- **Exercise requirements**: Write out, word for word, only the data from its first line to the line containing "# ---- power".

===============

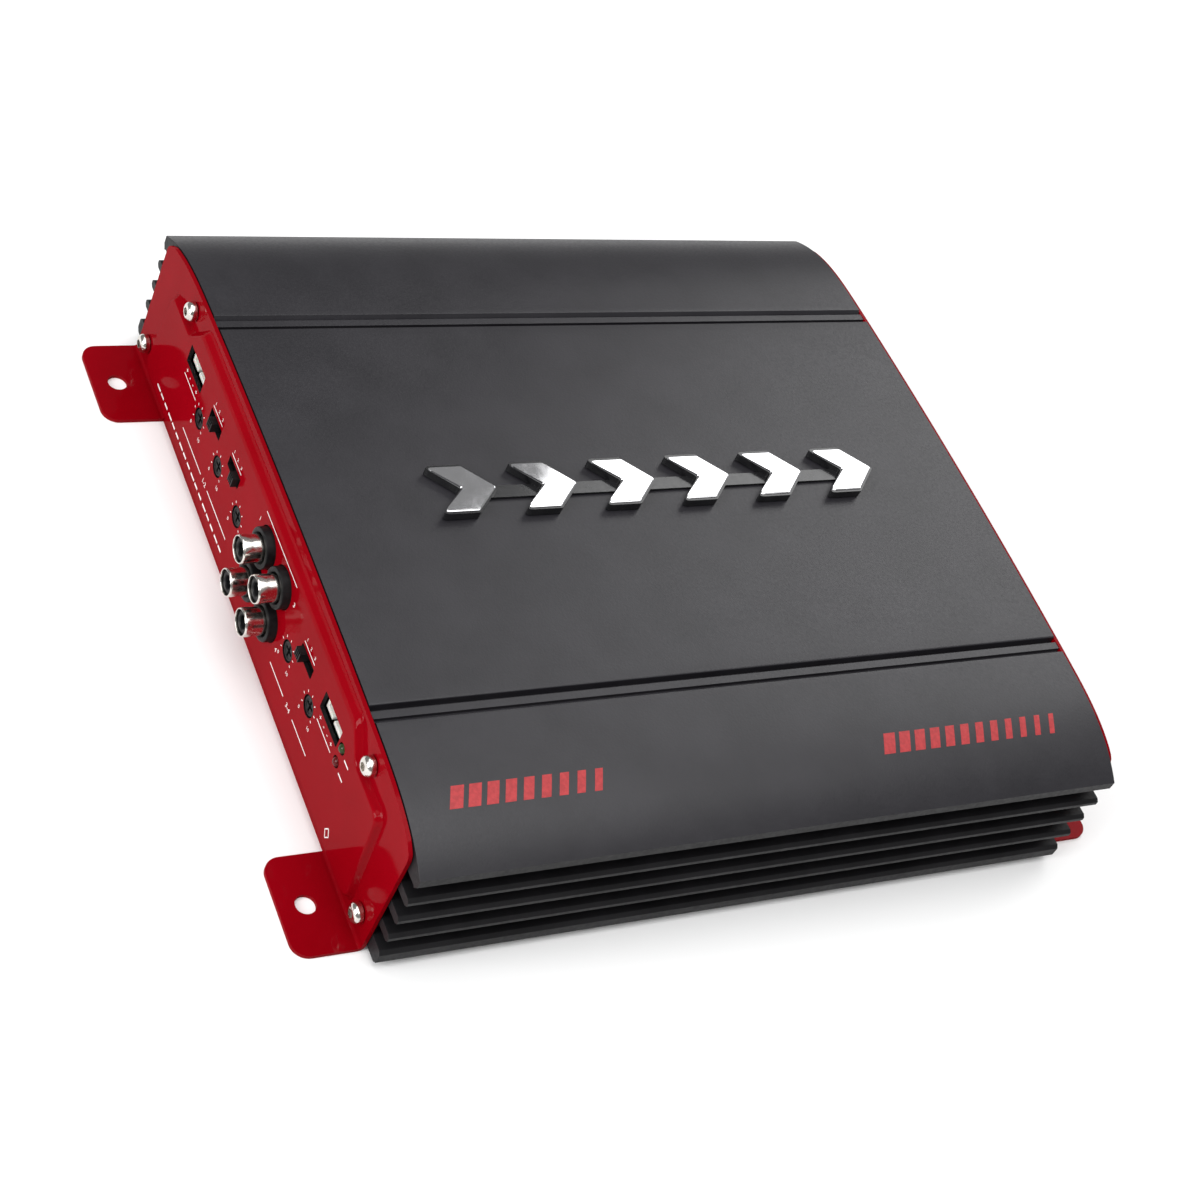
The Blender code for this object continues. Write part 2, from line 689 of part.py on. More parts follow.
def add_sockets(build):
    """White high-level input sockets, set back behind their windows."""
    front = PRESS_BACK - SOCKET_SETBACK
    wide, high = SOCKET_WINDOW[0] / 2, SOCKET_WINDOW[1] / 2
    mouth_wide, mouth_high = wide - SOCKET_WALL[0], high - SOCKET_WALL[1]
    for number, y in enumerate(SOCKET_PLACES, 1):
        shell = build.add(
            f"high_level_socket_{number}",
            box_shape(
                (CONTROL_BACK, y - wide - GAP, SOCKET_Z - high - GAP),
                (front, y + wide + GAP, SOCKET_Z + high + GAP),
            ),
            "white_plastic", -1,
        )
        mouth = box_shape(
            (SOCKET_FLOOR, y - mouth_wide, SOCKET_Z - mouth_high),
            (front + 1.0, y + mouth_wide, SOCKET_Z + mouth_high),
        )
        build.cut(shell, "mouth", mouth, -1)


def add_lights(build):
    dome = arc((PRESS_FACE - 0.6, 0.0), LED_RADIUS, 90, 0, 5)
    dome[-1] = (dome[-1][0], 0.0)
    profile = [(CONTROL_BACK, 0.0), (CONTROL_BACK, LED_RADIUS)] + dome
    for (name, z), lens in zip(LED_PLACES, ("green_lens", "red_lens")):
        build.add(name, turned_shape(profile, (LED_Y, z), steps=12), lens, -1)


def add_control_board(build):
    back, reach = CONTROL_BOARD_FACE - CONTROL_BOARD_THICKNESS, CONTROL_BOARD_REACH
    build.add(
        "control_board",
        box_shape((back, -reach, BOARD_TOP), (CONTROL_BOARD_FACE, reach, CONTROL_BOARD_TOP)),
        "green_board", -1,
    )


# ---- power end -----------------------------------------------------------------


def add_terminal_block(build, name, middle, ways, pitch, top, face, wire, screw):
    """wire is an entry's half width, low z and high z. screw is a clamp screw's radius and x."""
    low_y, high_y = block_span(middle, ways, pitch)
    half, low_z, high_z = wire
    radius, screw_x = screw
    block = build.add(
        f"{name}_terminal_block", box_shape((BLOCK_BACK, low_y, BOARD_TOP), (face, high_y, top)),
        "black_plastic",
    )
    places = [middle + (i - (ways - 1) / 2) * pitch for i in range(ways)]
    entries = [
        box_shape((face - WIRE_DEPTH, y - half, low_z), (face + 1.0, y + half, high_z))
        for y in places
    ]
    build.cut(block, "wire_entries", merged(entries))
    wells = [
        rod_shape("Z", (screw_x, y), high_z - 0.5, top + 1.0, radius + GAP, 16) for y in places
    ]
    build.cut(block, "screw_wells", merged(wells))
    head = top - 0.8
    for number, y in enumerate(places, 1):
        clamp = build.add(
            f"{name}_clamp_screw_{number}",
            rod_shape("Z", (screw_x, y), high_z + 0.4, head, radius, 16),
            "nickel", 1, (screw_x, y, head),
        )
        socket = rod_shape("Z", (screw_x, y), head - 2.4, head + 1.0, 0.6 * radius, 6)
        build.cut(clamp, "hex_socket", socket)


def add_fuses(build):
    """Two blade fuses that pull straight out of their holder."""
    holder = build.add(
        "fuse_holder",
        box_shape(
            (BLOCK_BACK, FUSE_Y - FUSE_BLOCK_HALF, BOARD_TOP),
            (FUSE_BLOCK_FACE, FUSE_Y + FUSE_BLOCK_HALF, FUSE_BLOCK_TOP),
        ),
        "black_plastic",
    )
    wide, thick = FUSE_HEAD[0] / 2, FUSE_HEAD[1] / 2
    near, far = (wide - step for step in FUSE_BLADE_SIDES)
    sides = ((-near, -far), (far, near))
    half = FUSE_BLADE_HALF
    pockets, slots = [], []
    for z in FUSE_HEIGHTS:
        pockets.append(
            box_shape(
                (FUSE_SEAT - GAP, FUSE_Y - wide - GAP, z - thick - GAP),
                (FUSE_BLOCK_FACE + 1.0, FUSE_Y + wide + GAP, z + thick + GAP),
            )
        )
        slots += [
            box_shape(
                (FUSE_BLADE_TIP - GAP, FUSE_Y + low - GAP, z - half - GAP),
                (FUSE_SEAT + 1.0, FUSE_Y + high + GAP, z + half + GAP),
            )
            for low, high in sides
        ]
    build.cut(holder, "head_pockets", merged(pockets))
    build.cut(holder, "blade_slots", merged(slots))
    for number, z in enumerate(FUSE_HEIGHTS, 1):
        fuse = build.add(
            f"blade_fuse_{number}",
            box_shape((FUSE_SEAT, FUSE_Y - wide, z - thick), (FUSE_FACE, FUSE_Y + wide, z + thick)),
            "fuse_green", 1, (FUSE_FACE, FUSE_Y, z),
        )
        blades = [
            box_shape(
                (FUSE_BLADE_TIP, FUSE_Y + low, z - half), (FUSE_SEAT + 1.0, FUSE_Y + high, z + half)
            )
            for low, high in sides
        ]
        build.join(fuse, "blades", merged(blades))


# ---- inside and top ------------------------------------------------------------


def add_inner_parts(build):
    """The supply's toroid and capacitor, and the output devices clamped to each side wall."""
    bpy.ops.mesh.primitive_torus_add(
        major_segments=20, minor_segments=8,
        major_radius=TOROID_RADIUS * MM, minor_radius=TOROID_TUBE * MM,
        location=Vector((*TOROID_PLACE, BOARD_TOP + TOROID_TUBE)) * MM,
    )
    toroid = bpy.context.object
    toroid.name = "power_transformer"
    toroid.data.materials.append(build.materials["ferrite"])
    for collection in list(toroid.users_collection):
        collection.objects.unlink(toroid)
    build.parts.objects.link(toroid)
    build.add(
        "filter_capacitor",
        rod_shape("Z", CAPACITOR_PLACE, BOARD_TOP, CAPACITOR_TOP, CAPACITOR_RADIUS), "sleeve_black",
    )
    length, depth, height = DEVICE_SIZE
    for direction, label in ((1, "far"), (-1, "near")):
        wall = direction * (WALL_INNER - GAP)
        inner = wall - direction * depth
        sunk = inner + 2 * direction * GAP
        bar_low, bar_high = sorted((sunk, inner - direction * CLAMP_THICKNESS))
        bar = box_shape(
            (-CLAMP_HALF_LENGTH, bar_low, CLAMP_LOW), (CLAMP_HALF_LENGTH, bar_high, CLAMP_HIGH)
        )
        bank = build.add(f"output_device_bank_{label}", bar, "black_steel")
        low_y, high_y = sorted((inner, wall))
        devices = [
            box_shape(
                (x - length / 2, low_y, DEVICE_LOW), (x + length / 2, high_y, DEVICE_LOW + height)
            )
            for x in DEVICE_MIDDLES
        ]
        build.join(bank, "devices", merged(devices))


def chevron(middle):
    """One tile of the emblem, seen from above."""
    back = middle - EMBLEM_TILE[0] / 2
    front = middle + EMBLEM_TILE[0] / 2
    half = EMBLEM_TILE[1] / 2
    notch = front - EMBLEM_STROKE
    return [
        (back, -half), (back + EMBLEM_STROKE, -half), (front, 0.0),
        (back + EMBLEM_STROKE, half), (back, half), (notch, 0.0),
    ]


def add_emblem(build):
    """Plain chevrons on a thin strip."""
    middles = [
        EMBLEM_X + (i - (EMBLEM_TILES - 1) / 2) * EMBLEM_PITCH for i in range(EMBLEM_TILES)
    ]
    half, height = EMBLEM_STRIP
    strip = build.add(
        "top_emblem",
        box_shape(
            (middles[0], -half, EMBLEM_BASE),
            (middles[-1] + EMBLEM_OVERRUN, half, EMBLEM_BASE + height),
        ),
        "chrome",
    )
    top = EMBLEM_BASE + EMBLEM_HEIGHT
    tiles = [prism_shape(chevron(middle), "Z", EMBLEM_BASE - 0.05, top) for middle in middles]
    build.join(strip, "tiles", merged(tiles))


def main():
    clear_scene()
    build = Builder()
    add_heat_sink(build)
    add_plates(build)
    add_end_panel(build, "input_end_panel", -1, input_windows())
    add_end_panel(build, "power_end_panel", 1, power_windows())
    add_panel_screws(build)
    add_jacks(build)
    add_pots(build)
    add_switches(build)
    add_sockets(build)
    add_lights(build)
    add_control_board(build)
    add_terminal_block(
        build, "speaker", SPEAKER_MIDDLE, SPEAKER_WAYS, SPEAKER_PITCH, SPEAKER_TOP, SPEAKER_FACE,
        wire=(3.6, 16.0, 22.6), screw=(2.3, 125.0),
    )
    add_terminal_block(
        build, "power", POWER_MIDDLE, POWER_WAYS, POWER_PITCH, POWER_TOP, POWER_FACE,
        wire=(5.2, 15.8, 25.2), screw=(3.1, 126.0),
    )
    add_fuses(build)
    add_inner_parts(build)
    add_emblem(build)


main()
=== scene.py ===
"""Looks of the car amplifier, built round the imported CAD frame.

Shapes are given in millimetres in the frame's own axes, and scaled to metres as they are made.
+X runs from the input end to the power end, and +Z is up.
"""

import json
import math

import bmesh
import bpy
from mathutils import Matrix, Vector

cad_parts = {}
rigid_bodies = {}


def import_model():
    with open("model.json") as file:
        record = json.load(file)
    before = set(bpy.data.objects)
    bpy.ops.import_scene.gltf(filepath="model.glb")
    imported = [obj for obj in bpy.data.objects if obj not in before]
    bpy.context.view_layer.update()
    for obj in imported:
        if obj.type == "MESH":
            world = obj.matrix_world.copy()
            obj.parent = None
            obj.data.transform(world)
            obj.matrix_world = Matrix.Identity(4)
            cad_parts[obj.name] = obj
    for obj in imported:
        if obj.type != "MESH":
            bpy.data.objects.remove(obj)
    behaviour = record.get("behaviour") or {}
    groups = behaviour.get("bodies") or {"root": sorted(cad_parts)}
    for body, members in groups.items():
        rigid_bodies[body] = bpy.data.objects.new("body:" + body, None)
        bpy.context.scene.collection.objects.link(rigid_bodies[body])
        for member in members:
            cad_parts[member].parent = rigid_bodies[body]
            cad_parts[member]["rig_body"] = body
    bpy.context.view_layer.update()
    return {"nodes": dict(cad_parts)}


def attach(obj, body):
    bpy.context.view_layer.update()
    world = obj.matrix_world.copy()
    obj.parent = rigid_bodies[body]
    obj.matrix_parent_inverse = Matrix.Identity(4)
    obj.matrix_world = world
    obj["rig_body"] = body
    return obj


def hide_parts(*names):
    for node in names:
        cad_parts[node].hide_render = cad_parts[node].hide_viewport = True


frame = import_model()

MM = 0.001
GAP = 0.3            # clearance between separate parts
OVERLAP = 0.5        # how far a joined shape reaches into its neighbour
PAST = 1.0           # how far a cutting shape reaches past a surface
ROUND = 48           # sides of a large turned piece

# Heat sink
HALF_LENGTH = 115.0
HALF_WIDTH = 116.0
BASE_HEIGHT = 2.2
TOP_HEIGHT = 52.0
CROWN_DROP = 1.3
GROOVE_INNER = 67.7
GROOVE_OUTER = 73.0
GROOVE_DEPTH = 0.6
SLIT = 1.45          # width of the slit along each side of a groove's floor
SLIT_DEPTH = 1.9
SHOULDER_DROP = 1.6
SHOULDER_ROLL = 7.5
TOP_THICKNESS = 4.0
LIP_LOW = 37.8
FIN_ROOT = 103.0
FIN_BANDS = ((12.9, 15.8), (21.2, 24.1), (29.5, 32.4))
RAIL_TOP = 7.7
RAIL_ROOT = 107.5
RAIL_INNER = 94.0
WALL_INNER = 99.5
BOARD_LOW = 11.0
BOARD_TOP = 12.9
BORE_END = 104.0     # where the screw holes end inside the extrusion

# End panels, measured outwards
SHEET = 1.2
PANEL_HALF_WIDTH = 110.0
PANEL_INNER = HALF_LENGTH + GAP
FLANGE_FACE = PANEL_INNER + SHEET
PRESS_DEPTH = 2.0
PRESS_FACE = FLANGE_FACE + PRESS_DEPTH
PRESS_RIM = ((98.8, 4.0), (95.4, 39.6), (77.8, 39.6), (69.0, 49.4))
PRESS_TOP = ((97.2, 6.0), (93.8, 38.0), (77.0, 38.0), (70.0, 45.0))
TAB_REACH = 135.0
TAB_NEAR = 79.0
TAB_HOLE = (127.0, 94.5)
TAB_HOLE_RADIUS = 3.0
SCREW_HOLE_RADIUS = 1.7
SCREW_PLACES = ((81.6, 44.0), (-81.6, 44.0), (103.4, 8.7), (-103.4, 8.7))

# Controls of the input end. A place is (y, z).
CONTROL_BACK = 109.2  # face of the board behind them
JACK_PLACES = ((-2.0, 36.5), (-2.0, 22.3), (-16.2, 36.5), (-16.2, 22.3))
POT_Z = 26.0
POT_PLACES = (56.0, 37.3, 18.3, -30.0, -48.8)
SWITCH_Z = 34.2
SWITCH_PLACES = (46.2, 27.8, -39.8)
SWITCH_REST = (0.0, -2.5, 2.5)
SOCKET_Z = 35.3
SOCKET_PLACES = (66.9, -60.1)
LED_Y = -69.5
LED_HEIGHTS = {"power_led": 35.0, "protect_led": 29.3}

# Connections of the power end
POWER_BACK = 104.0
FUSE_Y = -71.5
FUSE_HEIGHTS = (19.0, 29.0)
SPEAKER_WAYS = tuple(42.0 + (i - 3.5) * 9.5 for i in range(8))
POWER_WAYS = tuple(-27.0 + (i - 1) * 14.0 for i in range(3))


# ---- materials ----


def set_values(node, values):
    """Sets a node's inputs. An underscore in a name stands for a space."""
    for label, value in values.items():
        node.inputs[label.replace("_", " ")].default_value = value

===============

- **Output for this task**:
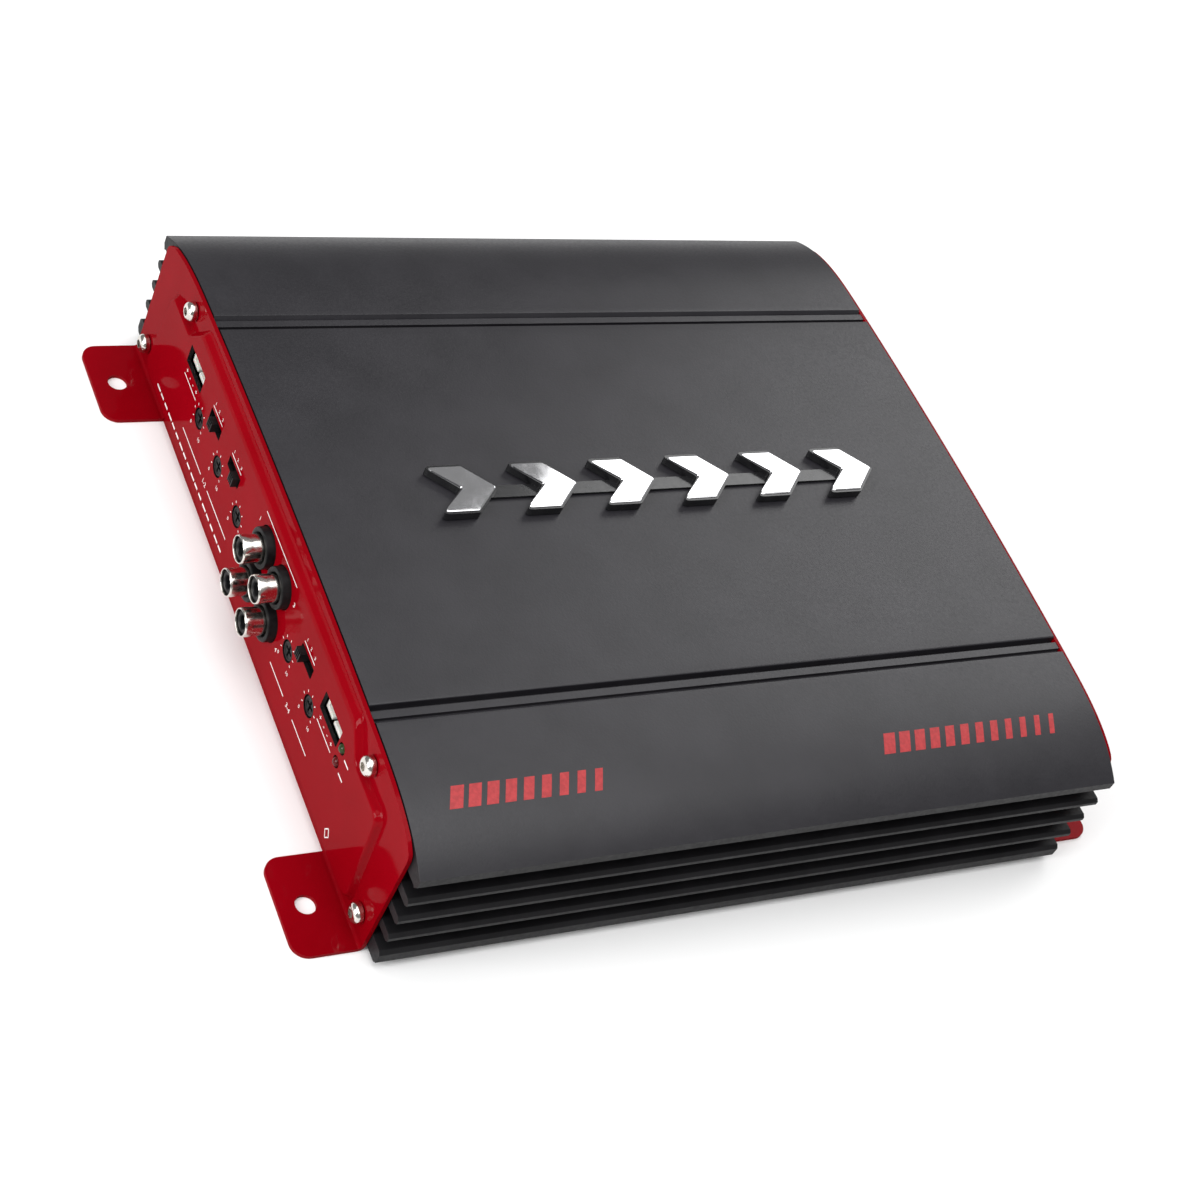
The Blender code for this object continues. Write part 2, from line 689 of part.py on. More parts follow.
def add_sockets(build):
    """White high-level input sockets, set back behind their windows."""
    front = PRESS_BACK - SOCKET_SETBACK
    wide, high = SOCKET_WINDOW[0] / 2, SOCKET_WINDOW[1] / 2
    mouth_wide, mouth_high = wide - SOCKET_WALL[0], high - SOCKET_WALL[1]
    for number, y in enumerate(SOCKET_PLACES, 1):
        shell = build.add(
            f"high_level_socket_{number}",
            box_shape(
                (CONTROL_BACK, y - wide - GAP, SOCKET_Z - high - GAP),
                (front, y + wide + GAP, SOCKET_Z + high + GAP),
            ),
            "white_plastic", -1,
        )
        mouth = box_shape(
            (SOCKET_FLOOR, y - mouth_wide, SOCKET_Z - mouth_high),
            (front + 1.0, y + mouth_wide, SOCKET_Z + mouth_high),
        )
        build.cut(shell, "mouth", mouth, -1)


def add_lights(build):
    dome = arc((PRESS_FACE - 0.6, 0.0), LED_RADIUS, 90, 0, 5)
    dome[-1] = (dome[-1][0], 0.0)
    profile = [(CONTROL_BACK, 0.0), (CONTROL_BACK, LED_RADIUS)] + dome
    for (name, z), lens in zip(LED_PLACES, ("green_lens", "red_lens")):
        build.add(name, turned_shape(profile, (LED_Y, z), steps=12), lens, -1)


def add_control_board(build):
    back, reach = CONTROL_BOARD_FACE - CONTROL_BOARD_THICKNESS, CONTROL_BOARD_REACH
    build.add(
        "control_board",
        box_shape((back, -reach, BOARD_TOP), (CONTROL_BOARD_FACE, reach, CONTROL_BOARD_TOP)),
        "green_board", -1,
    )


# ---- power end -----------------------------------------------------------------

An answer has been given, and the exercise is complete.